Types of Image Distortions
Image distortions happen when images are not well matched or stitched during the photogrammetry process. This usually happens due to a lack of clear distinguishable common features in each image.
One of the most common errors we see happens during stitching due to wrong overlap settings. For images to be stitched together successfully, there need to be lots of common points within them to ensure that your photogrammetry software can place them correctly. This often results in distortions at the edge of sites, as well as around tall objects. Setting correct image overlap settings is particularly important when you have tall objects in your site, as the taller an object is, the less likely it is that you will have an image with a similar viewpoint of said object.
Another cause for distortions in images is errors in stitching images of homogenous sites, such as dense forests, large bodies of water, etc. In these cases, there are usually not enough distinguishable features between the images to match them correctly during the stitching process. A third common reason for image distortion is poor image quality, which can arise for a variety of reasons. If the wrong settings are selected during the data collection process, images collected during your flight could end up distorted. Images that are grainy, blurry, or too dark will not stitch correctly and cause issues.
How are artifacts treated in the data processing stage?
If your images happen to have a large number of artifacts, we, unfortunately, will not be able to safely distinguish between artifacts and true site features. To deliver accurate and valid results, the site should be surveyed again with the correct image collection settings ensured.
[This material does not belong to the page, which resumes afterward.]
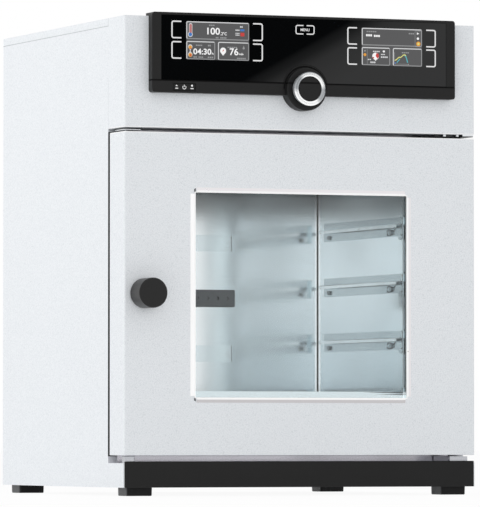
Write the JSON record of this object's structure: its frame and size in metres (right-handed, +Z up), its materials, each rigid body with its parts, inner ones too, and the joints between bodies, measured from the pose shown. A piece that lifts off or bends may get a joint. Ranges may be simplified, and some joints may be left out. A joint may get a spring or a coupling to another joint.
{
  "type": "vacuum oven",
  "caption": "Bench vacuum oven with a sheet casing, a square welded chamber with shelf rails, a hinged door with sight glass and latch knob, and a control panel with a turning dial.",
  "frame": {"origin": "on the floor, in the middle of the four feet", "axes": "+Z up, -Y out of the door, +X to the right as seen from the front"},
  "size_m": [0.55, 0.59, 0.692],
  "materials": {
    "casing_steel": "textured satin sheet",
    "liner_steel": "satin",
    "bright_steel": "bright",
    "black_plastic": "fine matt",
    "black_paint": "satin black",
    "dial_chrome": "polished",
    "black_glass": "gloss black",
    "clear_glass": "clear",
    "screen": "gloss",
    "seal_rubber": "matt silicone",
    "board_green": "resist",
    "valve_brass": "machined",
    "socket_grey": "matt",
    "heater_rubber": "matt silicone",
    "mineral_wool": "fibrous"
  },
  "bodies": {
    "cabinet": {"base_frame": "casing_steel", "casing_screws": "bright_steel", "chamber_flange": "liner_steel", "cockpit_housing": "black_plastic", "control_board": "board_green", "control_glass": "black_glass", "dial_encoder": "black_plastic", "display_left": "screen", "display_right": "screen", "door_gasket": "seal_rubber", "door_glide": "bright_steel", "electronics_deck": "bright_steel", "fascia_box": "casing_steel", "foot_front_left": "black_plastic", "foot_front_right": "black_plastic", "foot_rear_left": "black_plastic", "foot_rear_right": "black_plastic", "front_frame": "casing_steel", "gas_inlet_stub": "bright_steel", "heater_mats": "heater_rubber", "insulation_jacket": "mineral_wool", "latch_keeper": "bright_steel", "lid": "casing_steel", "lower_hinge": "bright_steel", "plinth_cover": "black_paint", "power_board": "board_green", "power_inlet": "black_plastic", "rail_screws": "bright_steel", "rear_panel": "casing_steel", "shelf_rail_left_1": "liner_steel", "shelf_rail_left_2": "liner_steel", "shelf_rail_left_3": "liner_steel", "shelf_rail_left_4": "liner_steel", "shelf_rail_right_1": "liner_steel", "shelf_rail_right_2": "liner_steel", "shelf_rail_right_3": "liner_steel", "shelf_rail_right_4": "liner_steel", "shelf_socket": "socket_grey", "side_panel_left": "casing_steel", "side_panel_right": "casing_steel", "socket_covers": "liner_steel", "upper_hinge": "bright_steel", "vacuum_chamber": "liner_steel", "vacuum_stub": "bright_steel", "valve_block": "valve_brass"},
    "door": {"door_shell": "casing_steel", "door_liner": "liner_steel", "window_frame": "casing_steel", "outer_pane": "clear_glass", "spacer_frame": "liner_steel", "glass_cushion": "seal_rubber", "inner_glass": "clear_glass", "door_insulation": "mineral_wool", "door_hinge_blocks": "bright_steel", "knob_bearing": "black_plastic"},
    "knob": {"door_knob": "black_plastic", "latch_shaft": "bright_steel"},
    "dial": {"dial_ring": "dial_chrome"},
    "dial_key": {"dial_button": "black_plastic"},
    "on_key": {"power_key": "black_plastic"}
  },
  "joints": [
    {"name": "door_hinge", "type": "hinge", "parent": "cabinet", "child": "door", "pos_m": [0.26, -0.23, 0.2895], "axis": [0, 0, 1], "range_deg": [0, 120]},
    {"name": "knob_turn", "type": "hinge", "parent": "door", "child": "knob", "pos_m": [-0.245, -0.255, 0.2895], "axis": [0, 1, 0], "range_deg": [0, 90]},
    {"name": "dial_turn", "type": "hinge", "parent": "cabinet", "child": "dial", "pos_m": [0, -0.275, 0.586], "axis": [0, 1, 0], "continuous": true},
    {"name": "dial_key_press", "type": "slide", "parent": "cabinet", "child": "dial_key", "axis": [0, 1, 0], "range_m": [0, 0.0012], "stiffness_N_per_m": 400},
    {"name": "on_key_press", "type": "slide", "parent": "cabinet", "child": "on_key", "axis": [0, 1, 0], "range_m": [0, 0.001], "stiffness_N_per_m": 400}
  ]
}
Currently, the only artifact that the AirWorks software can identify is terrain which is obstructed by foliage. In these cases, AirWorks communicates with you to inform you that while we can proceed to process a site that is obstructed with foliage, the 3D contours may not be robust.
Avoiding Image Distortions
There is no one-size-fits-all approach to avoiding image distortions, but it ultimately comes down to proper image collection and choosing the right settings. These will all vary depending on the type of site, time of day, type of camera, etc. You should consult with your drone pilot or service provider before flying a site to communicate the necessary setting and parameter requirements for successful image-stitching and photogrammetry, as well as for autonomous drafting with AirWorks.